David Koresh's Wife Rachel Was A Branch Davidian Before He Was

In April 1993, over 70 men, women, and children died in the Branch Davidian complex near Waco, Texas. Among them were Branch Davidian leader David Koresh and his wife Rachel Koresh, according to "Waco: American Apocalypse," a three-part documentary series on Netflix. The deaths came after a 51-one-day armed standoff with federal agents who sought to serve a search warrant for firearms violations, Vox reports. The fact that Koresh's wife Rachel and the couple's children died in the standoff lends an even more tragic note to the story.

Koresh was clearly involved in disaster preparedness, apocalyptic religious thinking, and anti-government sentiment. Other aspects of Koresh's behavior, such as the fact that he married Rachel when she was underage, indicate a highly disturbing marital relationship in advance of the siege.

Rachel's relationship to Waco

Born Rachel Jones, David Koresh's future wife and her family often visited the Waco property when it operated as a Davidian summer camp for children, The Washington Post reports.
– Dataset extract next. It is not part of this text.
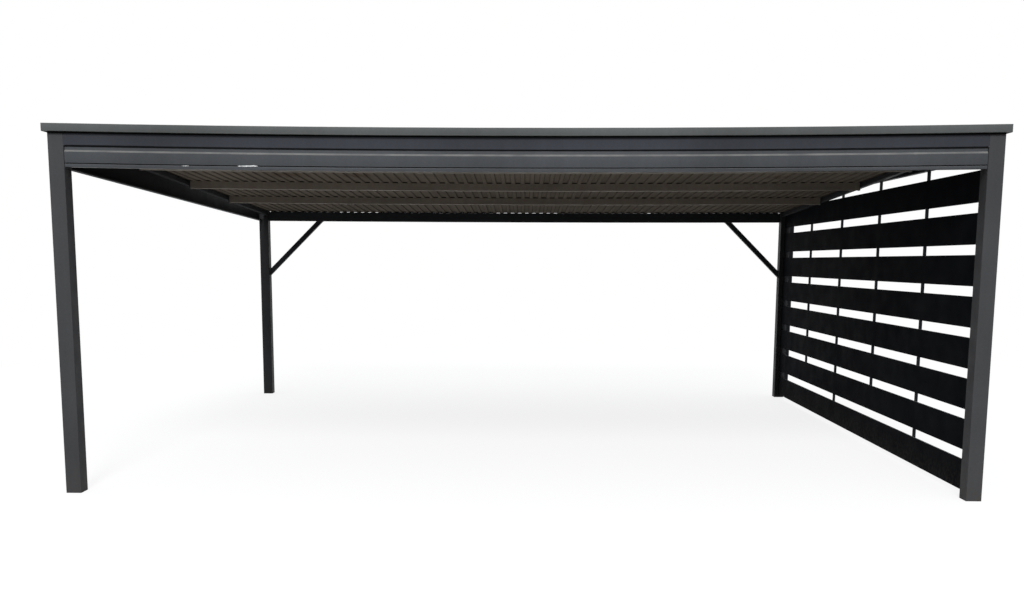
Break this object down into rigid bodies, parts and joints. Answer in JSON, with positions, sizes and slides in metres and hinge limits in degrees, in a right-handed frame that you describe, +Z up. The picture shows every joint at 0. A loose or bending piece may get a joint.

Davidians had existed for decades before Koresh got involved; Victor Houteff fronted the movement in 1930, which was an offshoot of the Seventh-Day Adventist Church. Central to the Davidian worldview is that Jesus was not the Messiah. The Messiah, in their view, is yet to come. 

When she was only 14, Rachel — already a Davidian — married Koresh. Though The Washington Post also reports Koresh is thought to have fathered as many as 17 children, he evidently fathered only two with Rachel: Cyrus and Starr (via Men's Health). Described as "bubbly" when a young girl, once Rachel fell in with Koresh, someone who knew her observed, "She was definitely more serious, and quiet" (per The Washington Post).
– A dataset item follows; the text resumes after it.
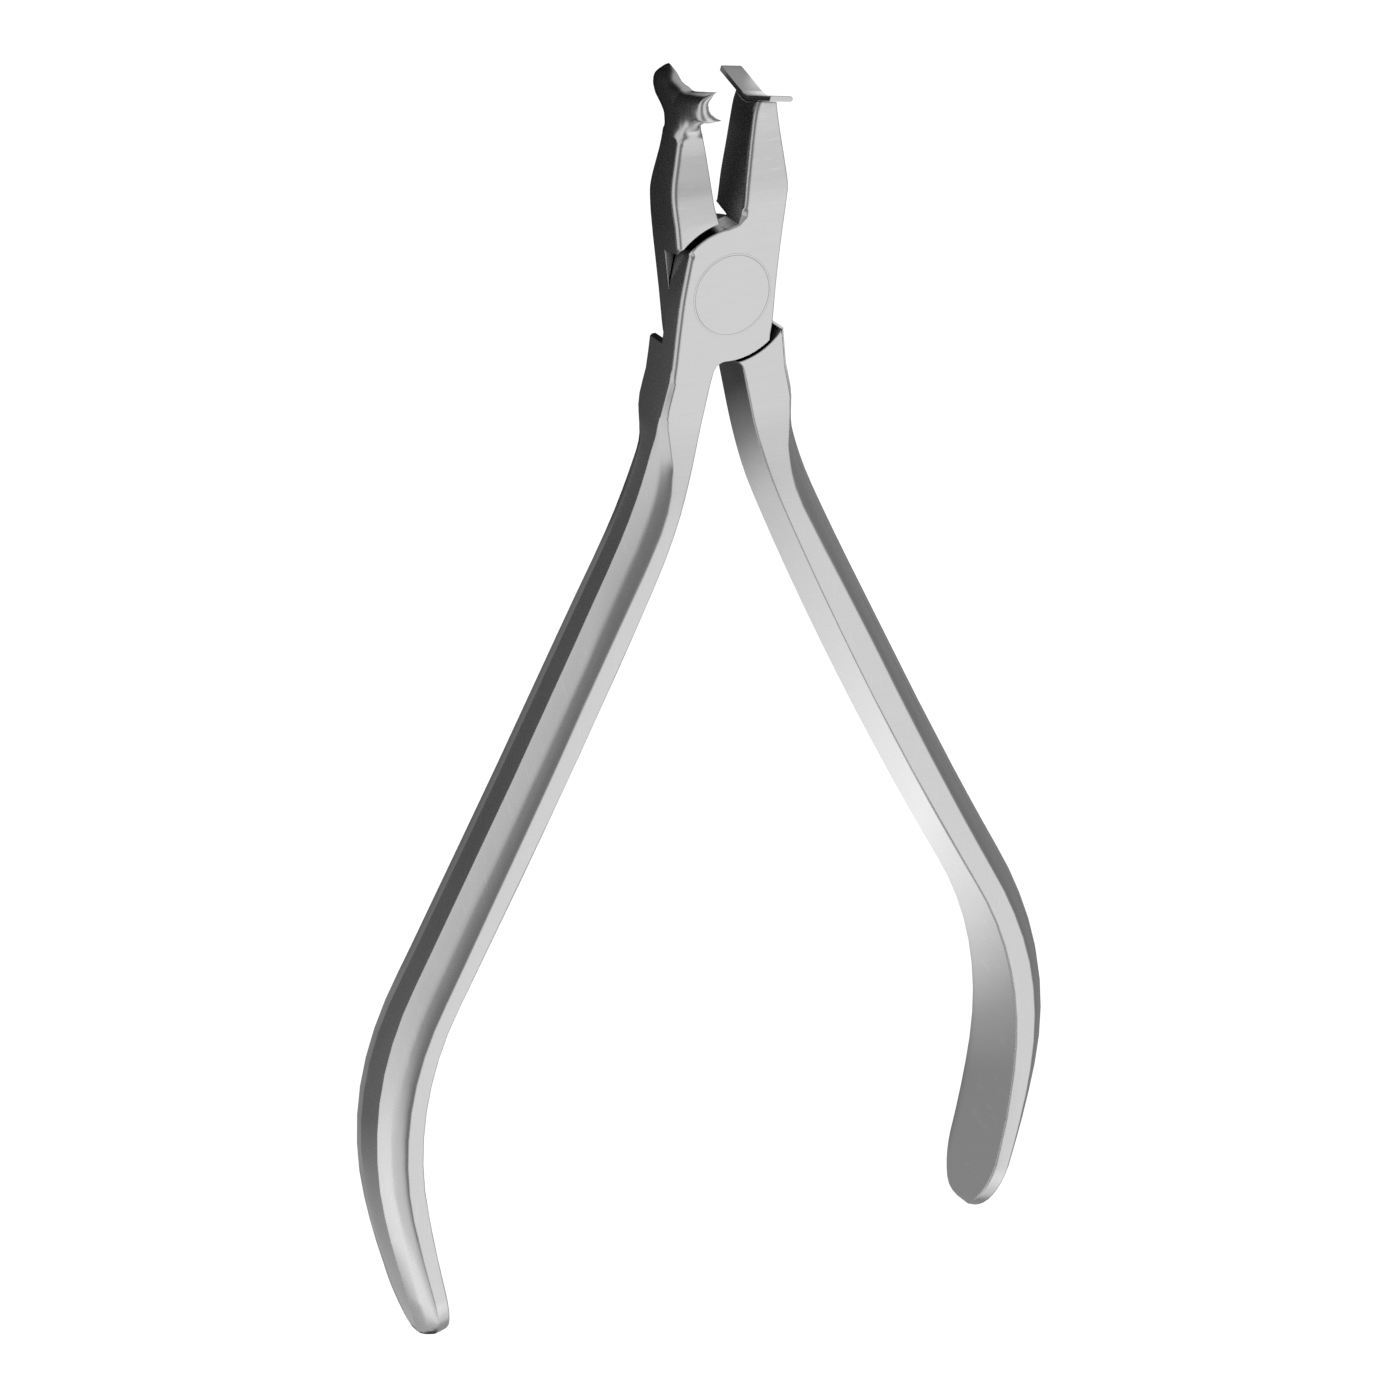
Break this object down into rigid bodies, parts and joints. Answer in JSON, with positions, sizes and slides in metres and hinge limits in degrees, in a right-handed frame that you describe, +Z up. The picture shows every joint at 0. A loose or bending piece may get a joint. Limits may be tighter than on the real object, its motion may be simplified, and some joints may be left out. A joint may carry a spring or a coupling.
{
  "type": "dental pliers",
  "caption": "Dental crown-crimping pliers: two lap-jointed steel arms on a flush rivet, a thin bent blade on one jaw and a matching grooved cup on the other, with long bowed handles.",
  "frame": {"origin": "on the pivot axis, at the middle of the pin's lower face", "axes": "+Y along the pliers from the handles to the jaws, +X to the right across the handles, +Z up along the pivot axis to the face with the front arm's half of the lap"},
  "size_m": [0.0814, 0.1385, 0.011],
  "materials": {
    "front_arm_steel": "satin brushed along the arm",
    "rear_arm_steel": "satin brushed along the arm",
    "pin_steel": "ground flush with the joint",
    "blade_steel": "fine ground"
  },
  "bodies": {
    "front_arm_body": {"front_arm": "front_arm_steel", "pivot_pin": "pin_steel", "crimping_blade": "blade_steel"},
    "rear_arm_body": {"rear_arm": "rear_arm_steel"}
  },
  "joints": [
    {"name": "pivot", "type": "hinge", "parent": "front_arm_body", "child": "rear_arm_body", "pos_m": [0, 0, 0.0032], "axis": [0, 0, 1], "range_deg": [-16, 70]}
  ]
}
Reluctantly, Rachel adjusted to Koresh sleeping with other women

By 1990, David Koresh, born Vernon Howell, had assumed control of the Waco Davidian sect and in doing so, consolidated his power. Koresh's interpretation of Davidian theology said that he was the Messiah, and due to that fact, he had the right to take multiple wives and father children with other women, among them Rachel Koresh's sister, Michelle Jones. At first, Rachel was uncomfortable with the relationship between her husband and sister, but she soon acquiesced. According to The Austin Chronicle, Koresh claimed a vision told him he needed to father children with Michelle (sometimes spelled Michele) and shortly thereafter, Rachel dreamed Koresh would die if he did not follow through with it. 

Koresh fathered two children with Michelle, who died at the age of 18 in the Waco conflagration, along with their children. According to a former Davidian sect member, David Thibodeau, who at Koresh's request became Michelle's husband, and who authored the book about his time at the Koresh compound, "A Place Called Waco: A Survivor's Story," Koresh fathered 17 children with 11 of the 15 women he had been sleeping with. Eight of those women and 12 of their children died in the Waco blaze. Though Koresh was clearly guilty of statutory rape violations and was a sexual predator, the full extent of his sexual molestation of women, girls, and children, said by some to be widespread, is uncertain. Federal concern over the Branch Davidian sect in Waco was related to firearm violations, not Koresh's reported sex crimes.

Koresh kept Rachel under his control

As Frontline reports, in the time before the FBI and Alcohol, Tobacco, and Firearm (ATF) standoff at the rural Waco property, federal agents had bugged David Koresh, and through these recordings, insight into the relationship of Koresh and his wife, Rachel Koresh, can be found. Instances include Koresh scolding Rachel to keep control of their children, in others, Koresh threatens violence to others outside his family. Evidently, no evidence exists that Rachel, a lifelong Davidian, ever questioned her husband.

According to Houston lawyer Jack Zimmermann who spoke with Koresh near the end (via The Washington Post), "[Rachel] was polite and pleasant and very quiet." Zimmerman went on to add, "She acted like a wife whose husband was conducting business at home, and she was carefully letting him do his business." In addition to her children and sister, Rachel's father, Perry Jones, also a Branch Davidian, died in an earlier firefight related to the federal standoff. 

Rachel's brother, David Jones, a Koresh bodyguard, died from a gunshot wound that may have been self-inflicted. To this day, it's uncertain how the Waco compound fire got started, and controversy remains over the federal handling of the case. Rachel, who died at the age of 23, is buried in Waco at Rosemound Cemetery.